━━ SUPPLIED INFORMATION ━━

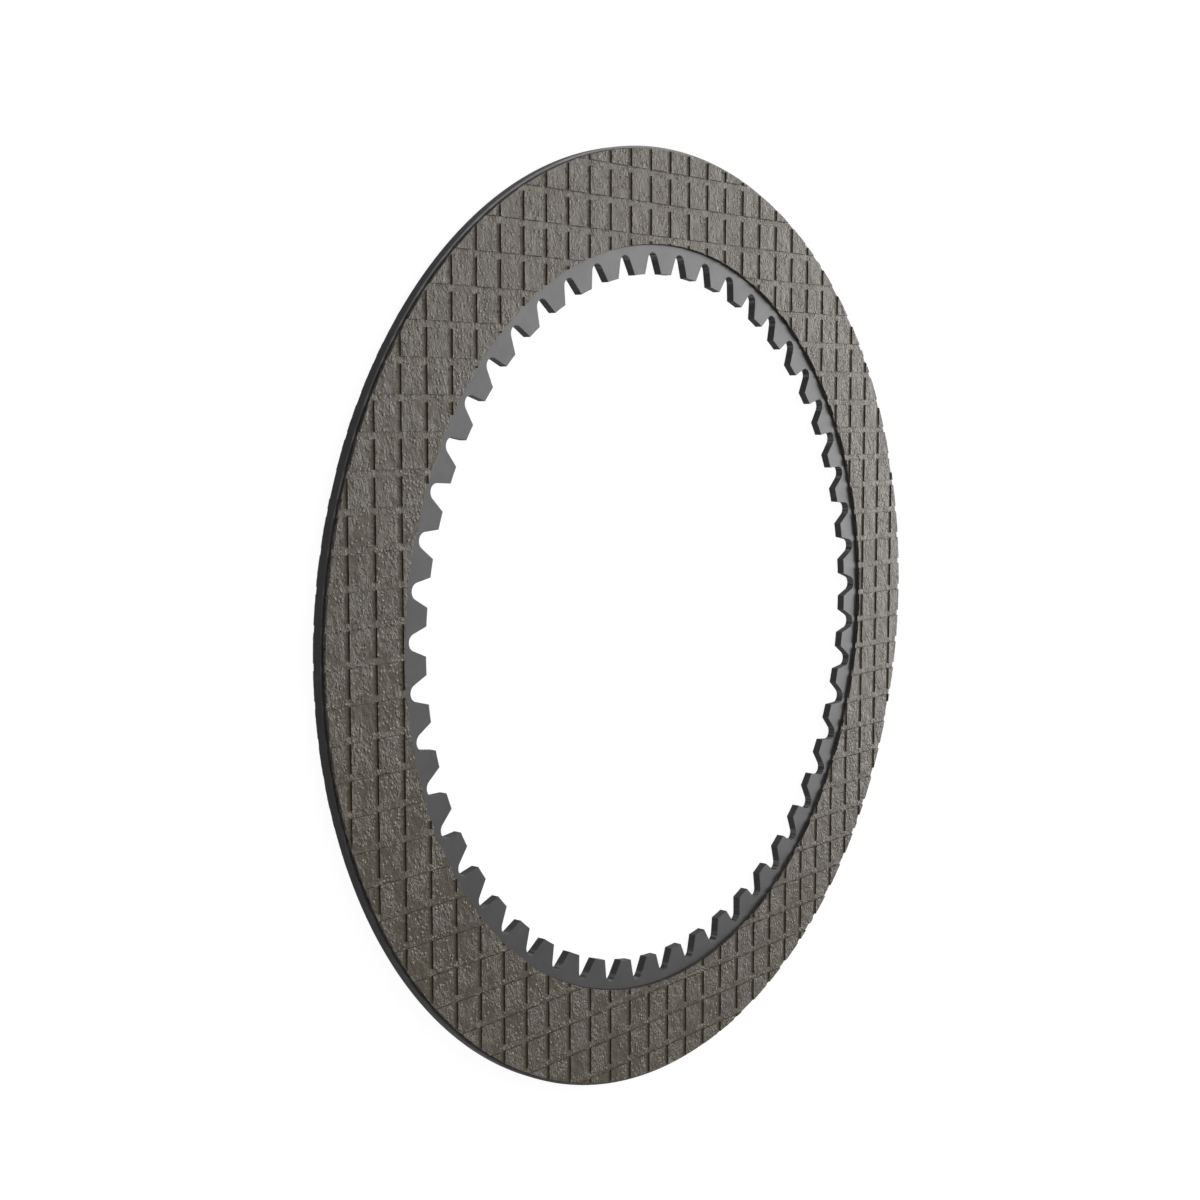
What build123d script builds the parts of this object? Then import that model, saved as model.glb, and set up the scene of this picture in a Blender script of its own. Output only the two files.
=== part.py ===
from build123d import *
from math import cos, radians, sin, tan
import os

# Wet multi-plate clutch disc, in millimetres. It lies on its back friction face: the origin is
# on the axis at that face, +Z points out of the front face, and a spline tooth points at +Y.

# Spline inside the steel core plate
tooth_count = 51
tooth_root_radius = 82.9        # from the axis to the bottom of each gap
tooth_depth = 4.75              # from the bottom of a gap to the tooth tips
root_arc_radius = 1.75          # the full round at the bottom of each gap
flank_angle = 20.0              # degrees between a flank and the middle line of its gap

# Rings from the spline outwards
inner_land = 1.8                # bare steel between the gaps and the facings
facing_width = 20.7             # radial width of the friction facings
outer_land = 0.6                # bare steel outside the facings

# Thicknesses
core_thickness = 1.9
facing_thickness = 0.86

# Square grid of oil grooves, with one groove through the axis each way
groove_pitch = 7.14
groove_width = 1.4
groove_depth = 0.4

facing_inner_radius = tooth_root_radius + inner_land
facing_outer_radius = facing_inner_radius + facing_width
core_outer_radius = facing_outer_radius + outer_land
tooth_tip_radius = tooth_root_radius - tooth_depth
root_arc_centre = tooth_root_radius - root_arc_radius
first_gap_angle = 90 + 180 / tooth_count
grooves_each_side = int(facing_outer_radius // groove_pitch)
groove_count = 2 * grooves_each_side + 1

core_back = Plane.XY.offset(facing_thickness)
core_front = core_back.offset(core_thickness)
os.makedirs("parts", exist_ok=True)


# Gap between two teeth, drawn round the centre of its root arc with x pointing away from the
# disc's axis. Its straight flanks are tangent to the arc and run on past the tooth tips.
with BuildSketch() as tooth_gap:
    slope = radians(flank_angle)
    tangent_x = root_arc_radius * sin(slope)
    tangent_y = root_arc_radius * cos(slope)
    mouth_y = root_arc_radius / cos(slope) + tooth_depth * tan(slope)
    with BuildLine():
        flank = Line((-tooth_depth, mouth_y), (tangent_x, tangent_y))
        root = ThreePointArc(flank @ 1, (root_arc_radius, 0), (tangent_x, -tangent_y))
        far_flank = Line(root @ 1, (-tooth_depth, -mouth_y))
        Line(far_flank @ 1, flank @ 0)
    make_face()

# Core plate: one ring blanked from steel sheet, with its internal spline
with BuildPart() as core_plate:
    with BuildSketch(core_back):
        Circle(core_outer_radius)
        Circle(tooth_tip_radius, mode=Mode.SUBTRACT)
        with PolarLocations(root_arc_centre, tooth_count, start_angle=first_gap_angle):
            add(tooth_gap.sketch, mode=Mode.SUBTRACT)
    extrude(amount=core_thickness)
core_plate.part.label = "core_plate"
export_step(core_plate.part, "parts/core_plate.step")


# Friction facing: one ring of friction material bonded to a face of the core plate, with the
# oil grooves cut part of the way into its free face.
def friction_facing(bonded_face):
    with BuildPart() as facing:
        with BuildSketch(bonded_face):
            Circle(facing_outer_radius)
            Circle(facing_inner_radius, mode=Mode.SUBTRACT)
        extrude(amount=facing_thickness)
        with BuildSketch(bonded_face.offset(facing_thickness)):
            with GridLocations(groove_pitch, groove_pitch, groove_count, 1):
                Rectangle(groove_width, 2 * core_outer_radius)
            with GridLocations(groove_pitch, groove_pitch, 1, groove_count):
                Rectangle(2 * core_outer_radius, groove_width)
        extrude(amount=-groove_depth, mode=Mode.SUBTRACT)
    return facing


front_facing = friction_facing(core_front)
front_facing.part.label = "front_facing"
export_step(front_facing.part, "parts/front_facing.step")

back_facing = friction_facing(Plane(core_back.origin, x_dir=(1, 0, 0), z_dir=(0, 0, -1)))
back_facing.part.label = "back_facing"
export_step(back_facing.part, "parts/back_facing.step")
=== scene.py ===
from math import radians

import bpy
import numpy as np
from mathutils import Matrix, Vector


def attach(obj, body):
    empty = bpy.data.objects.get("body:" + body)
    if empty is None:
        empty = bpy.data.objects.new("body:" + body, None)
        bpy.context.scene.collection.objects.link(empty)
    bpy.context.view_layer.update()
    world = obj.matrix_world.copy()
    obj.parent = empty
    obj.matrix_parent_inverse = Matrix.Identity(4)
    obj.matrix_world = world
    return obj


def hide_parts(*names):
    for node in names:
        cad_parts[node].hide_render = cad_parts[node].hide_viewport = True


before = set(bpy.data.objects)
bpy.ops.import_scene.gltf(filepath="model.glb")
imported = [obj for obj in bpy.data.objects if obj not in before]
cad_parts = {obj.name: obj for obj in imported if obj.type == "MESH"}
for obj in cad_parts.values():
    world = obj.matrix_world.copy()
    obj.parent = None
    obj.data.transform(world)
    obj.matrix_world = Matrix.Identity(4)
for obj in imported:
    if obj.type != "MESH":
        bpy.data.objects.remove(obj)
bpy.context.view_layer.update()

# Core plate: a ring blanked from sheet steel in one stroke, with the 51 spline teeth that slide
# on the hub. The blanked walls keep the drawn streaks of the punch, and both broad faces are
# ground flat before the facings are bonded on. Sizes are in millimetres.
TOOTH_COUNT = 51
TIP_RADIUS = 78.15
ROOT_RADIUS = 82.9
ROOT_ARC_RADIUS = 1.75
FLANK_ANGLE = radians(20.0)
CORE_RADIUS = 106.0
CORE_BACK = 0.86
CORE_FRONT = 2.76
EDGE_BREAK = 0.03
ROOT_POINTS = 22
FLANK_POINTS = 7
TIP_POINTS = 8
FACE_RING_RADII = (83.6, 85.2, 95.0, 105.0)
SHARP_ANGLE = radians(32.0)
MM = 0.001

# Radii between which the painted corner shade and the painted root glints fade in, and one beyond
# the spline.
CORNER_SHADE_INNER = (84.4, 84.7)
CORNER_SHADE_OUTER = (105.6, 105.4)
ROOT_FADE = (81.0, 82.0)
SPLINE_REACH = 90.0

FACE_GREY = (0.204, 0.204, 0.205, 1)
WALL_GREY = (0.225, 0.225, 0.228, 1)
# Painted glints down the round roots of the spline.
PAINTED_GLINT_GREY = (0.58, 0.58, 0.585, 1)
# Painted shade in the corner beside each facing.
PAINTED_CORNER_SHADE = (0.03, 0.026, 0.022, 1)


def spline_outline():
    """One closed loop of points round the spline, anticlockwise, the same for each tooth.
    A gap is a root arc about a point ROOT_ARC_RADIUS inside the root circle, with two straight
    flanks tangent to it that stop where they meet the circle of the tooth tips, and the tip
    between two gaps is an arc of that circle. Each row of the result is x, y in millimetres."""
    arc_centre = ROOT_RADIUS - ROOT_ARC_RADIUS
    turn = np.linspace(FLANK_ANGLE - np.pi / 2, np.pi / 2 - FLANK_ANGLE, ROOT_POINTS)
    arc_u = arc_centre + ROOT_ARC_RADIUS * np.cos(turn)
    arc_v = ROOT_ARC_RADIUS * np.sin(turn)
    # Along a flank the point is start + s * direction, and s solves the circle's quadratic.
    direction_u, direction_v = -np.cos(FLANK_ANGLE), np.sin(FLANK_ANGLE)
    along = arc_u[-1] * direction_u + arc_v[-1] * direction_v
    over = arc_u[-1] ** 2 + arc_v[-1] ** 2 - TIP_RADIUS ** 2
    length = -along - np.sqrt(along ** 2 - over)
    run = np.linspace(0, length, FLANK_POINTS + 1)[1:]
    flank_u = arc_u[-1] + run * direction_u
    flank_v = arc_v[-1] + run * direction_v
    corner = np.arctan2(flank_v[-1], flank_u[-1])
    tooth_turn = 2 * np.pi / TOOTH_COUNT
    tip = np.linspace(corner, tooth_turn - corner, TIP_POINTS + 2)[1:-1]
    u = np.concatenate([flank_u[::-1], arc_u, flank_u, TIP_RADIUS * np.cos(tip)])
    v = np.concatenate([-flank_v[::-1], arc_v, flank_v, TIP_RADIUS * np.sin(tip)])
    first_gap = np.pi / 2 + np.pi / TOOTH_COUNT
    gap = first_gap + tooth_turn * np.arange(TOOTH_COUNT)[:, None]
    x = u * np.cos(gap) - v * np.sin(gap)
    y = u * np.sin(gap) + v * np.cos(gap)
    return np.stack([x.ravel(), y.ravel()], axis=1)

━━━

DIRECTION: Isolate the lines above that contain the word "body" and copy them.

WRITTEN ANSWER:
def attach(obj, body):
    empty = bpy.data.objects.get("body:" + body)
        empty = bpy.data.objects.new("body:" + body, None)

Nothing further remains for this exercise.